YOUR TASK: Reproduce the listing below without any change.

[Modeling code records]

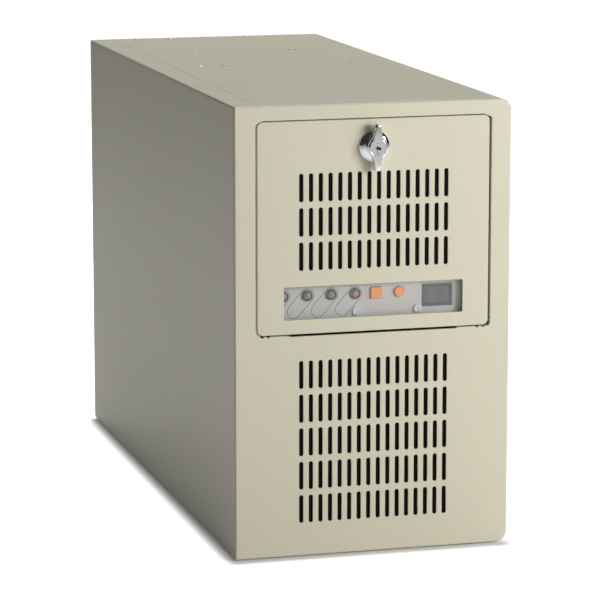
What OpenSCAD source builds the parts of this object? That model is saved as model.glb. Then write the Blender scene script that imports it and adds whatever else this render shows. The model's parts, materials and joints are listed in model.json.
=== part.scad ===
// Desktop computer tower in sheet steel: a locking front door that drops down on two pins,
// a window over the control panel, a side cover that slides off, and the computer inside.
// Heights are measured from the surface the tower stands on, and depths from its front face.

/* [Case] */
// Width of the case over its side walls
case_w = 200; // [196:1:260]
// Depth of the case from front face to rear face
case_d = 480; // [450:1:620]
// Height of the case over its top, feet included
case_h = 320; // [320:1:400]
// Thickness of the case's sheet steel
sheet = 1.2; // [0.8:0.1:1.6]
// Outer radius of the two folded edges on the right
side_radius = 8; // [4:0.5:12]
// Height of the rubber feet
foot_h = 1.6; // [1:0.2:3]
// Width of the side cover's top and bottom flanges
cover_flange = 18.4; // [14:0.2:24]
// Width of the side cover's rear flange
rear_flange = 14; // [12:0.5:18]
// Depth of the folds behind the front and rear panels
panel_return = 14; // [8:1:18]

/* [Front door] */
// Width of the door
door_w = 168; // [160:1:172]
// Height of the door
door_h = 149; // [140:1:160]
// Distance from the case's top down to the door's top edge
door_top = 10.8; // [10:0.2:16]
// Gap beside the door and under its middle
door_gap = 1.5; // [1.4:0.1:2]
// Gap above the door
head_gap = 0.6; // [0.4:0.1:1.5]
// Gap under the door's two ends
sill_gap = 0.8; // [0.7:0.1:1.5]
// Depth of the door's folded edges
door_fold = 8; // [6:0.5:9]
// Radius of the door's corners
door_corner = 4; // [2:0.5:6]
// Diameter of the hinge pins
hinge_pin_d = 2; // [1.6:0.1:2.4]
// Distance from the door's face and bottom edge in to the hinge axis
hinge_inset = 3; // [2.8:0.1:4]
// Width of the window opening in the door
window_w = 130; // [100:1:140]
// Height of the window opening in the door
window_h = 23; // [18:1:26]
// Distance from the door's bottom edge up to the window
window_up = 10.2; // [9:0.2:14]
// Thickness of the window pane
pane_t = 2; // [1:0.1:2.5]
// Thickness of the foam filter in the door
door_filter_t = 5; // [3:0.5:6]

/* [Grilles] */
// Width of each vent slot
slot_w = 3; // [2:0.1:4]
// Height of each vent slot
slot_h = 20; // [14:0.5:21]
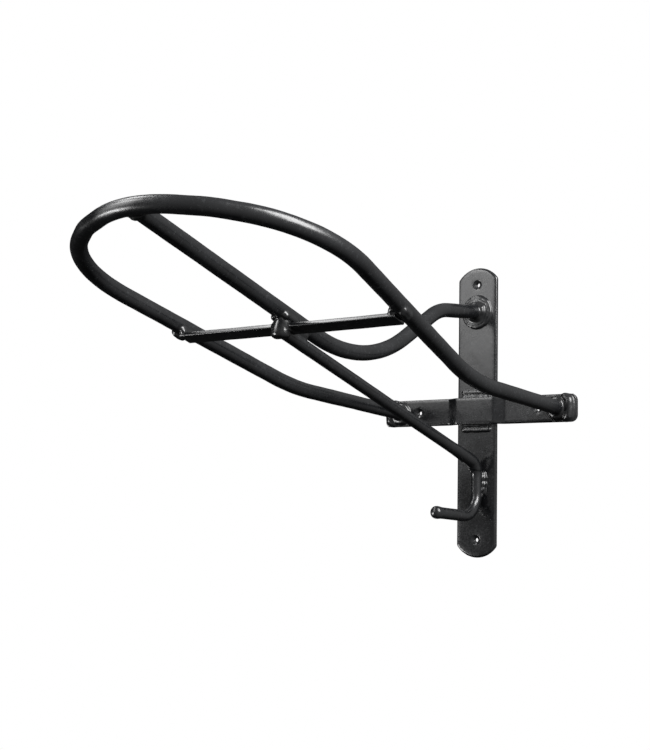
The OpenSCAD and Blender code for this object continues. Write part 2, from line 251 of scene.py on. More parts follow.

TASK RESULT:
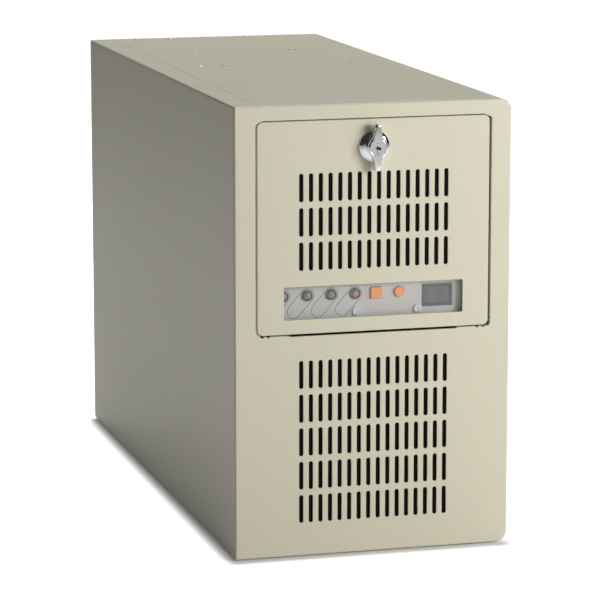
What OpenSCAD source builds the parts of this object? That model is saved as model.glb. Then write the Blender scene script that imports it and adds whatever else this render shows. The model's parts, materials and joints are listed in model.json.
=== part.scad ===
// Desktop computer tower in sheet steel: a locking front door that drops down on two pins,
// a window over the control panel, a side cover that slides off, and the computer inside.
// Heights are measured from the surface the tower stands on, and depths from its front face.

/* [Case] */
// Width of the case over its side walls
case_w = 200; // [196:1:260]
// Depth of the case from front face to rear face
case_d = 480; // [450:1:620]
// Height of the case over its top, feet included
case_h = 320; // [320:1:400]
// Thickness of the case's sheet steel
sheet = 1.2; // [0.8:0.1:1.6]
// Outer radius of the two folded edges on the right
side_radius = 8; // [4:0.5:12]
// Height of the rubber feet
foot_h = 1.6; // [1:0.2:3]
// Width of the side cover's top and bottom flanges
cover_flange = 18.4; // [14:0.2:24]
// Width of the side cover's rear flange
rear_flange = 14; // [12:0.5:18]
// Depth of the folds behind the front and rear panels
panel_return = 14; // [8:1:18]

/* [Front door] */
// Width of the door
door_w = 168; // [160:1:172]
// Height of the door
door_h = 149; // [140:1:160]
// Distance from the case's top down to the door's top edge
door_top = 10.8; // [10:0.2:16]
// Gap beside the door and under its middle
door_gap = 1.5; // [1.4:0.1:2]
// Gap above the door
head_gap = 0.6; // [0.4:0.1:1.5]
// Gap under the door's two ends
sill_gap = 0.8; // [0.7:0.1:1.5]
// Depth of the door's folded edges
door_fold = 8; // [6:0.5:9]
// Radius of the door's corners
door_corner = 4; // [2:0.5:6]
// Diameter of the hinge pins
hinge_pin_d = 2; // [1.6:0.1:2.4]
// Distance from the door's face and bottom edge in to the hinge axis
hinge_inset = 3; // [2.8:0.1:4]
// Width of the window opening in the door
window_w = 130; // [100:1:140]
// Height of the window opening in the door
window_h = 23; // [18:1:26]
// Distance from the door's bottom edge up to the window
window_up = 10.2; // [9:0.2:14]
// Thickness of the window pane
pane_t = 2; // [1:0.1:2.5]
// Thickness of the foam filter in the door
door_filter_t = 5; // [3:0.5:6]

/* [Grilles] */
// Width of each vent slot
slot_w = 3; // [2:0.1:4]
// Height of each vent slot
slot_h = 20; // [14:0.5:21]
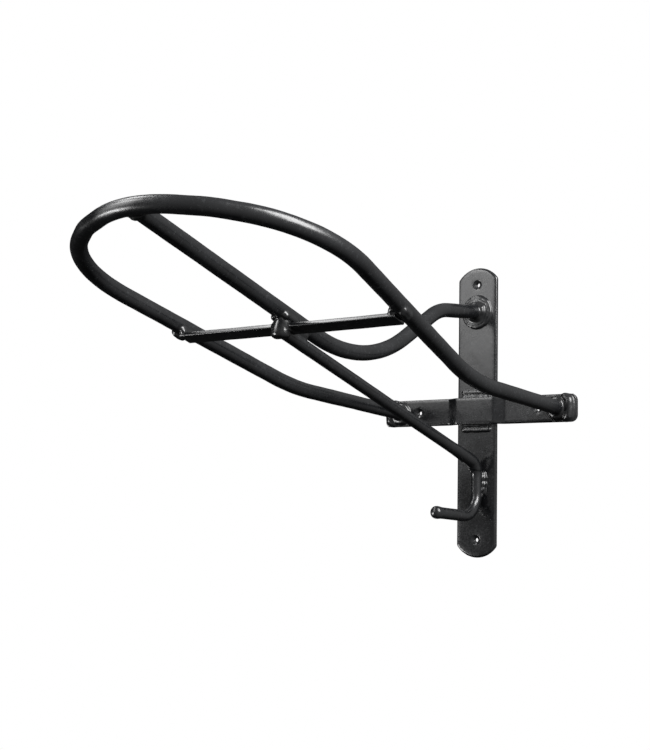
The OpenSCAD and Blender code for this object continues. Write part 2, from line 251 of scene.py on. More parts follow.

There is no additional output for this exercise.